New Delhi: Motor insurance premium is set to jump by up to 20 per cent from April 2012, with the IRDA on Friday deciding to scrap the common pool used by insurers to settle accident claims.

"The Authority hereby orders the dismantling of the existing Indian Motor Third Party Pool System with effect from March 31, 2012," an order by the Insurance Regulatory Development Authority (IRDA) said.

"The general insurers who have issued the policy shall also be responsible for servicing them and settling the claims as and when they arise," it said.

The dismantling is being done as part of reforms in the Indian Motor Third Party Pool system, the regulator said.

According to analysts, the scrapping of the fund pool system will lead to rise in motor insurance premium.

"Pricing would go up for bad risk and the good risk would actually benefit from lower pricing. But overall I would expect the price to go up by 20 per cent in the long run," Bharti AXA General Insurance CEO Amarnath Ananthanarayanan said.
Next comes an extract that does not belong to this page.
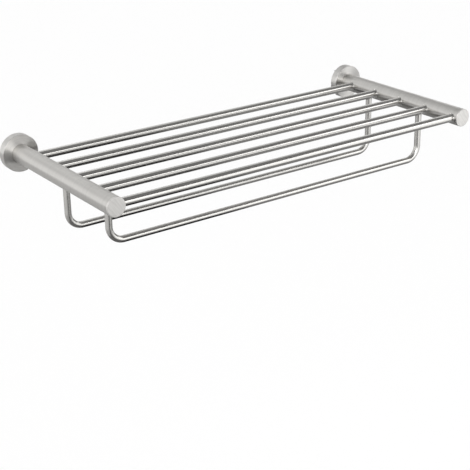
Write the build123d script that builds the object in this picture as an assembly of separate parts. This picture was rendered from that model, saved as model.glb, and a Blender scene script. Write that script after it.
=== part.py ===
from build123d import *
import os

# Towel rack with shelf, for a bathroom wall, in brushed and bright stainless steel.
# Two round arms stand out from two wall flanges and carry five shelf bars.
# Two U-shaped towel rods hang under the second bar from the wall and the second from the front.
# Millimetres. X runs along the shelf, Y points into the wall and Z is up.
# The origin lies on the wall, midway between the arms, at the height of their axes.

# Whole rack
arm_spacing = 560.0        # between the axes of the two arms
arm_reach = 256.0          # from the wall to the arms' front faces
cut_overrun = 1.0          # how far a cutting body runs past what it cuts
bead_bevel_share = 0.7     # bevel of a weld bead, of its leg

# Arms, round tube
arm_diameter = 25.0
arm_wall = 1.5
arm_stub = 1.6             # length of arm inside the flange, past its face plate

# Caps in the arms' front ends
cap_plate = 2.0            # thickness of the disc that shows
cap_chamfer = 0.7
cap_step = 1.8             # length inside the tube
cap_gap = 0.1              # all round, inside the tube

# Shelf bars, round tube
bar_count = 5
bar_diameter = 11.5
bar_wall = 1.0
rear_space = 16.25         # between the flanges' faces and bar 1
front_space = 0.95         # between the last bar and the caps' steps
bar_entry = 4.0            # how far a bar reaches into an arm, from the arm's side
bar_gap = 0.1              # all round, in the holes in the arms
bar_weld_leg = 1.1

# Towel rods, solid round bar bent to a U
rod_diameter = 9.0
rod_side_space = 6.5       # between a leg and the arm beside it
rod_bend = 20.0            # radius of the bends, at the rod's axis
rear_rod_drop = 86.0       # from the bar's axis down to the rod's axis
front_rod_drop = 71.0
rod_gap = 0.05             # between a leg's shaped end and the bar
rod_weld_leg = 0.9
rod_place = 2              # the rods hang from the second bar, counted from either end

# Wall flanges, turned round cups
flange_diameter = 50.0
flange_wall = 2.4
flange_face = 2.4          # thickness of the face plate
flange_chamfer = 0.8       # along the front edge
flange_gap = 0.1           # all round, between the arm and its hole
flange_weld_leg = 1.3

# Wall brackets, grooved discs inside the flanges
bracket_thickness = 5.6
bracket_side_gap = 0.3     # all round, inside the flange
bracket_front_gap = 1.9    # between the bracket and the arm's rear end
groove_land = 1.0          # width of the edge on either side of the groove

# Wall screws, countersunk, with a cross recess
screw_spacing = 22.0
screw_diameter = 4.0       # over the thread
screw_neck_diameter = 3.2
screw_head_diameter = 7.8
screw_in_wall = 22.0       # length past the wall plane
screw_point = 3.5          # length of the pointed end
screw_hole_gap = 0.3       # all round the thread, as it passes the bracket's hole
screw_head_gap = 0.1       # all round, in the countersink
recess_length = 4.2
recess_width = 1.0
recess_depth = 1.4

# Grub screws, cone point, in the underside of the flanges
grub_diameter = 4.0
grub_sunk = 0.5            # how far the screw lies below the flange's surface
grub_gap = 0.1             # all round, in its hole and above the groove
socket_sides = 6
socket_across = 2.0
socket_depth = 1.2

# Worked out from the values above
arm_radius = arm_diameter / 2
arm_bore = arm_radius - arm_wall
bar_radius = bar_diameter / 2
rod_radius = rod_diameter / 2
flange_radius = flange_diameter / 2
flange_bore = flange_radius - flange_wall
arm_rear = -(bracket_thickness + bracket_front_gap)
flange_floor = arm_rear - arm_stub
flange_front = flange_floor - flange_face
bracket_radius = flange_bore - bracket_side_gap
groove_line = -bracket_thickness / 2
groove_depth = bracket_thickness / 2 - groove_land
screw_heights = [-screw_spacing / 2, screw_spacing / 2]
first_bar = flange_front - rear_space - bar_radius
last_bar = -arm_reach + cap_plate + cap_step + front_space + bar_radius
bar_pitch = (first_bar - last_bar) / (bar_count - 1)
bar_lines = [first_bar - n * bar_pitch for n in range(bar_count)]
rod_inset = arm_radius + rod_side_space + rod_radius
sides = {"left": -1, "right": 1}
rods = {
    "rear": (bar_lines[rod_place - 1], rear_rod_drop),
    "front": (bar_lines[-rod_place], front_rod_drop),
}


def along_x(radius, start, end, y):
    """Round bar parallel to X, at the height of the origin."""
    return Pos((start + end) / 2, y, 0) * Rot(0, 90, 0) * Cylinder(radius, abs(end - start))


def along_y(radius, start, end, x):
    """Round bar parallel to Y, at the height of the origin."""
    return Pos(x, (start + end) / 2, 0) * Rot(90, 0, 0) * Cylinder(radius, abs(end - start))


def turned(points):
    """Solid turned about the Y axis, from an outline of (radius, y) points."""
    return revolve(make_face(Polyline(*points, close=True)), Axis.Y)


def arm_x(side):
    """X of an arm's axis."""
    return side * arm_spacing / 2


def arm_tube(side):
    """Tube from inside the flange to the cap, with a hole for each shelf bar."""
    x = arm_x(side)
    front = cap_plate - arm_reach
    tube = along_y(arm_radius, front, arm_rear, x)
    tube -= along_y(arm_bore, front - cut_overrun, arm_rear + cut_overrun, x)
    for y in bar_lines:
        tube -= along_x(bar_radius + bar_gap, x, x - side * (arm_radius + cut_overrun), y)
    return tube


def arm_end_cap(side):
    """Disc with a bevelled rim, and a step that fits the tube."""
    step_radius = arm_bore - cap_gap
    outline = [
        (0, -arm_reach),
        (arm_radius - cap_chamfer, -arm_reach),
        (arm_radius, cap_chamfer - arm_reach),
        (arm_radius, cap_plate - arm_reach),
        (step_radius, cap_plate - arm_reach),
        (step_radius, cap_plate + cap_step - arm_reach),
        (0, cap_plate + cap_step - arm_reach),
    ]
    return Pos(arm_x(side), 0, 0) * turned(outline)


def shelf_bar(y):
    """Tube between the arms, with both ends inside them."""
    half = arm_spacing / 2 - arm_radius + bar_entry
    bore = along_x(bar_radius - bar_wall, -half - cut_overrun, half + cut_overrun, y)
    return along_x(bar_radius, -half, half, y) - bore


def bevelled(plug, leg):
    """Weld metal with its outer edge, where the two round surfaces meet, bevelled."""
    return chamfer(plug.edges().filter_by(GeomType.BSPLINE), leg * bead_bevel_share)


def shelf_weld(side, y):
    """Bead in the corner between an arm's side and a shelf bar."""
    x = arm_x(side)
    reach = arm_radius + bar_weld_leg
    tip = x - side * (reach + cut_overrun)
    half_width = bar_radius + bar_weld_leg + cut_overrun
    plug = along_x(bar_radius + bar_weld_leg, x, tip, y)
    plug &= along_y(reach, y - half_width, y + half_width, x)
    bead = bevelled(plug, bar_weld_leg)
    bead -= along_y(arm_radius, y - half_width, y + half_width, x)
    return bead - along_x(bar_radius, x, tip, y)


def rod_route(y, drop):
    """Axis of a towel rod, from bar to bar."""
    leg_x = arm_spacing / 2 - rod_inset
    corners = [(-leg_x, y, 0), (-leg_x, y, -drop), (leg_x, y, -drop), (leg_x, y, 0)]
    return FilletPolyline(*corners, radius=rod_bend)


def towel_rod(y, drop):
    """Bent rod whose legs end in hollows that fit the bar above."""
    route = rod_route(y, drop)
    rod = sweep(Plane(route @ 0, z_dir=route % 0) * Circle(rod_radius), route)
    return rod - along_x(bar_radius + rod_gap, -arm_spacing / 2, arm_spacing / 2, y)


def rod_weld(side, y):
    """Bead in the corner between a leg and the bar above it."""
    x = side * (arm_spacing / 2 - rod_inset)
    reach = bar_radius + rod_weld_leg
    height = reach + cut_overrun
    half_width = rod_radius + rod_weld_leg + cut_overrun
    plug = Pos(x, y, -height / 2) * Cylinder(rod_radius + rod_weld_leg, height)
    plug &= along_x(reach, x - half_width, x + half_width, y)
    bead = bevelled(plug, rod_weld_leg)
    bead -= along_x(bar_radius, x - half_width, x + half_width, y)
    return bead - Pos(x, y, -height / 2) * Cylinder(rod_radius, height)


def wall_flange(side):
    """Cup that hides the bracket, with a hole for the arm and one for the grub screw."""
    outline = [
        (arm_radius + flange_gap, flange_front),
        (flange_radius - flange_chamfer, flange_front),
        (flange_radius, flange_front + flange_chamfer),
        (flange_radius, 0),
        (flange_bore, 0),
        (flange_bore, flange_floor),
        (arm_radius + flange_gap, flange_floor),
    ]
    hole = Cylinder(grub_diameter / 2 + grub_gap, flange_wall + 2 * cut_overrun)
    cup = turned(outline) - Pos(0, groove_line, -(flange_bore + flange_wall / 2)) * hole
    return Pos(arm_x(side), 0, 0) * cup


def flange_weld(side):
    """Ring in the corner between the arm and the flange, inside the cup."""
    outline = [
        (arm_radius, flange_floor),
        (arm_radius + flange_weld_leg, flange_floor),
        (arm_radius, flange_floor + flange_weld_leg),
    ]
    return Pos(arm_x(side), 0, 0) * turned(outline)


def screw_seat():
    """Space for one wall screw in the bracket."""
    hole = screw_diameter / 2 + screw_hole_gap
    mouth = screw_head_diameter / 2 + screw_head_gap
    outline = [
        (0, cut_overrun),
        (hole, cut_overrun),
        (hole, mouth - hole - bracket_thickness),
        (mouth, -bracket_thickness),
        (mouth, -bracket_thickness - cut_overrun),
        (0, -bracket_thickness - cut_overrun),
    ]
    return turned(outline)


def wall_bracket(side):
    """Disc with a groove round its edge and two countersunk holes."""
    outline = [
        (0, 0),
        (bracket_radius, 0),
        (bracket_radius, -groove_land),
        (bracket_radius - groove_depth, groove_line),
        (bracket_radius, groove_land - bracket_thickness),
        (bracket_radius, -bracket_thickness),
        (0, -bracket_thickness),
    ]
    disc = turned(outline)
    for z in screw_heights:
        disc -= Pos(0, 0, z) * screw_seat()
    return Pos(arm_x(side), 0, 0) * disc


def wall_screw():
    """Countersunk screw with a cross recess, its head flush with the bracket's front."""
    head = screw_head_diameter / 2
    neck = screw_neck_diameter / 2
    shank = screw_diameter / 2
    outline = [
        (0, -bracket_thickness),
        (head, -bracket_thickness),
        (neck, head - neck - bracket_thickness),
        (neck, 0),
        (shank, 0),
        (shank, screw_in_wall - screw_point),
        (0, screw_in_wall),
    ]
    slot_height = recess_depth + cut_overrun
    slot_place = Pos(0, recess_depth - bracket_thickness - slot_height / 2, 0)
    screw = turned(outline) - slot_place * Box(recess_length, slot_height, recess_width)
    return screw - slot_place * Box(recess_width, slot_height, recess_length)


def grub_screw(side):
    """Cone-point set screw, from the groove out to just under the flange's surface."""
    radius = grub_diameter / 2
    point = bracket_radius - groove_depth + grub_gap
    outer = flange_radius - grub_sunk
    outline = [(0, point), (radius, point + radius), (radius, outer), (0, outer)]
    hexagon = RegularPolygon(socket_across / 2, socket_sides, major_radius=False)
    socket = Pos(0, outer, 0) * Rot(90, 0, 0) * extrude(hexagon, socket_depth)
    return Pos(arm_x(side), groove_line, 0) * Rot(-90, 0, 0) * (turned(outline) - socket)


def write(name, *pieces):
    """One file for one node. Several pieces are a group of separate solids."""
    shape = pieces[0] if len(pieces) == 1 else Compound(children=list(pieces))
    export_step(shape, f"parts/{name}.step")


os.makedirs("parts", exist_ok=True)

for side_name, side in sides.items():
    write(f"arm_tube_{side_name}", arm_tube(side))
    write(f"arm_end_cap_{side_name}", arm_end_cap(side))
    write(f"shelf_welds_{side_name}", *[shelf_weld(side, y) for y in bar_lines])
    write(f"wall_flange_{side_name}", wall_flange(side))
    write(f"flange_weld_{side_name}", flange_weld(side))
    write(f"wall_bracket_{side_name}", wall_bracket(side))
    screws = [Pos(arm_x(side), 0, z) * wall_screw() for z in screw_heights]
    write(f"wall_screws_{side_name}", *screws)
    write(f"grub_screw_{side_name}", grub_screw(side))

for number, y in enumerate(bar_lines, start=1):
    write(f"shelf_bar_{number}", shelf_bar(y))

for rod_name, (y, drop) in rods.items():
    write(f"towel_rod_{rod_name}", towel_rod(y, drop))
    write(f"rod_welds_{rod_name}", *[rod_weld(side, y) for side in sides.values()])
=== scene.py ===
import math

import bmesh
import bpy
from mathutils import Matrix, Vector


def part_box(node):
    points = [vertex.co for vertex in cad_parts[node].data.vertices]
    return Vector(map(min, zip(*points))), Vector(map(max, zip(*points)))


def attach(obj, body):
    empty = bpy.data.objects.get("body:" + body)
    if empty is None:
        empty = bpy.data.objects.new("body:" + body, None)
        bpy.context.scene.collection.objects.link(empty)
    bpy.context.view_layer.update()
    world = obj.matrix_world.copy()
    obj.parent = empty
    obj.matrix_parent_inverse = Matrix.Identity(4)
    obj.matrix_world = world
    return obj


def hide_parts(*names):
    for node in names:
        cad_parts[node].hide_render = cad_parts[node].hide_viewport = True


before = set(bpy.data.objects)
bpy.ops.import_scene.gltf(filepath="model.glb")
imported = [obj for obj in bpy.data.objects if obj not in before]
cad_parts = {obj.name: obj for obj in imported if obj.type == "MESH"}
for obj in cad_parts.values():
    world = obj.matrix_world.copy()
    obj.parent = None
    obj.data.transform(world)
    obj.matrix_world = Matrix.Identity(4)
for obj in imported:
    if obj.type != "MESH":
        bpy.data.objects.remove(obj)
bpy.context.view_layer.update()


# The two arms are thick round tubes of stainless steel, ground round and round to a satin
# finish. Each stands out from its flange, and its inner side has holes for the shelf bars.
MM = 0.001
SIDES = {"left": -1, "right": 1}
BAR_NAMES = [f"shelf_bar_{n}" for n in range(1, 6)]
ALONG_Y = Vector((0, 1, 0))
ARM_WALL = 1.5 * MM
ARM_SEGMENTS = 128
BROKEN_EDGE = 0.12 * MM
BEND_NEAR_SHARE = 0.42
BEND_FAR_SHARE = 0.06
FLANK_SHARE = 1.2
HOLE_CLEARANCE = 0.1 * MM
HOLE_SEGMENTS = 64
HOLE_DEPTH = 20 * MM
HOLE_MARGIN = 0.5 * MM
MERGE_GAP = 0.001 * MM
SHARP_ANGLE = math.radians(28)
SATIN = (0.642, 0.630, 0.606)
FINE_DETAIL = 3.0
BROAD_DETAIL = 2.0
NOISE_LOW = 0.3
NOISE_HIGH = 0.7
CLOUD_SCALE = 23.0
CLOUD_GLOSS = 0.02
LINE_DEPTH = 0.05 * MM


def add(tree, kind, sockets=None, **settings):
    """Add a shader node; a socket takes a value, or a link from another node's output."""
    node = tree.nodes.new("ShaderNode" + kind)
    for name, value in settings.items():
        setattr(node, name, value)
    for name, value in (sockets or {}).items():
        if isinstance(value, bpy.types.NodeSocket):
            tree.links.new(value, node.inputs[name])
        else:
            node.inputs[name].default_value = value
    return node


def streaks(tree, vector, scale, detail):
    """Noise drawn out into brush lines, where the scale is small along the brushing."""
    place = add(tree, "Mapping", {"Vector": vector, "Scale": scale})
    noise = add(tree, "TexNoise", {"Vector": place.outputs[0], "Scale": 1.0, "Detail": detail})
    return noise.outputs["Fac"]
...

According to ICICI Lombard General Insurance MD & CEO Bhargav Dasgupta said, "Pricing of the pool is inadequate now. The dismantling will bring in more efficiency."
   
The pool was formed in early 2007 to ensure availability of third-party cover for commercial vehicles that had been refused third-party insurance.

Third-party insurance cover protects the vehicle owner from any financial liability in case of damage to life or property in an accident to the third person.

The major public and private sector insurance players have been demanding abolition of the third party insurance pool, saying that the arrangement for sharing claims was denting their profits. Claims from the pool are settled according to the ratio of market share of an insurer. Since the four public sector companies dominate the motor insurance market, private players lose out and at many times have to settle claims on their own.

The general insurance industry is expected to incur losses to the tune of Rs 3,500 crore on account of motor insurance claims in the current fiscal.

As part of the reforms, the Irda, with an aim to ensure "equitable and fair sharing by all insurers" and to bring in efficiency in claim management, has also decided to create a declined risk pool only for commercial vehicles.

The pool will become operational from April 1, next year. Commercial vehicles denied insurance cover will come under the declined pool, where liabilities will be shared by all general insurance companies.

The pool will apply to commercial vehicles for standalone third party liability insurance and not for other insurance claims.  "No comprehensive motor insurance policy or part thereof shall be ceded to the pool".

Irda said the independent review conducted by it has revealed that the current framework of the Third-Party pool is affecting the financial viability of the general insurance sector due to alarming capital depletion.

"The Authority after having examined the current framework of the pool and its financial management is satisfied that the pool in its form is eroding the interest of
policyholders and also causing financial distress to the general insurance companies," it said.